State fair's "Dairy Lane" exhibit provides family-friendly consumer education

Grace Connatser
Wisconsin State Farmer
Dairy Lane got a high-tech upgrade with interactive TV videos and games.

Since debuting in 2019, the Dairy Lane exhibit at the Wisconsin State Fair has been aimed at people outside of the dairy industry to teach them more about what dairy farming is all about.

And with a year off from the fair in 2020, that extra time provided opportunities to re-evaluate and revamp what the exhibit looked like and even felt like, with a calf and two dairy goats ready for pets from kids and adults alike. The exhibit also got a high-tech upgrade with multiple screens playing videos and games that the whole family could enjoy while learning about dairy.

Since the fair is in Milwaukee suburb West Allis, Dairy Lane is especially geared towards bringing in people from urban and suburban areas who may not be familiar with agriculture in their own communities. In general, several exhibit onlookers noted that they wanted to know more about where their food comes from, and made sure their kids knew, too.

"The pictures and the display drew my attention," Xochilth Dunn, a mother of three, said. "I said to the kids, 'Come on, let's go see what we find.' It's very important to know (the origin of your food), especially right now when I know there's a lot of shortages."

"I did hear ... one cow could feed a whole family," Dunn's young son Xavier Rodriguez said. "I would love to pet a baby cow."

Morgan McCoy, a mother from the Milwaukee area, said she brought her husband and kids to see the Dairy Lane exhibit because the education is really effective. Her family has gone to the fair every year since their kids were born.

"(We're here) not just because the animals are cute, but we actually talk about beef and dairy and the life cycles, so it's important getting to see everything, not just the product," McCoy said. "We love this part, so every year we ended up spending the most amount of time in this area. ... I do notice that all of this is different from 2019, so I am excited to look around."

A baby calf lays in a pen for kids and adults alike to pet and learn about.

Dave Sattler, husband of JoDee Sattler, who sits on the Wisconsin State Fair Dairy Promotion Board, helped educate exhibit visitors about dairy and tended to the baby calf on display for petting. He said all he wants to do is teach more people about what the Wisconsin dairy industry looks like because misinformation is out there.

"The calves attract people. The kids want to pet the calves, but then that can spur some conversations of how we care for the calves, what they eat, the lifecycle of a dairy animal," Sattler said. "I think it's important to spread the message that we care well for the cattle, that they are treated well. To get the production out of them, they need to be cared for – they aren't abused. We just need to have that connection with the urban and rural people."

Other exhibits were tended to by Cochrane FFA members Donnie Jo Dittrich, Cecelia Dittrich, Joette Wolfe and Janelle Wolfe. They said they've been fielding questions from simple to complex, helping to dispel dairy misinformation too, and also spread the word about dairy nutrition.

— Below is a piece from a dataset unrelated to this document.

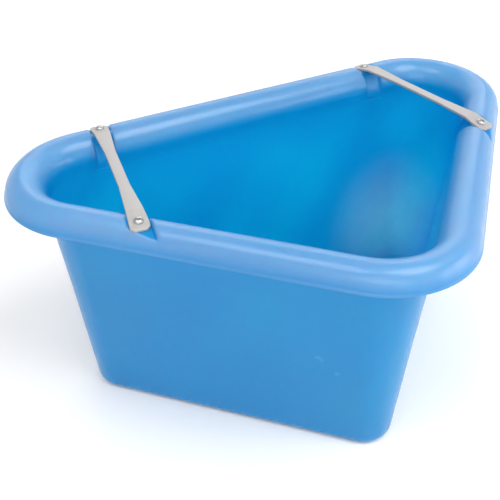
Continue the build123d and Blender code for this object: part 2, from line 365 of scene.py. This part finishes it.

"We've been telling kids about how good milk is for you, and why you should drink it – because it's really good for you," Janelle Wolfe said.

"We've been asking kids simple questions, like what kinds of breeds they know and how much a cow milks, and just trying to educate children about how dairy farms are safe and family farms are more commonly owned than company farms," Cecelia Dittrich said.

A goat munches on some hay at the Dairy Lane exhibit.

They also said the job helps them fulfill their FFA mission in service by helping others learn more about dairy, whether it's a cow or a goat.

"It's kind of been fun learning different stuff. I've never worked dairy goats before, so it's kind of a new thing for me, too," Donnie Jo Dittrich said. "(The kids) always ask, are they pregnant? No, they're not pregnant. They're just eating and getting ready for breeding season. So it's kind of fun to see what they think about the goats and what they don't know."

"It's fun just teaching them and then also us learning it," Joette Wolfe said. "It all just ties into educating the general public about agriculture ... where their food comes from."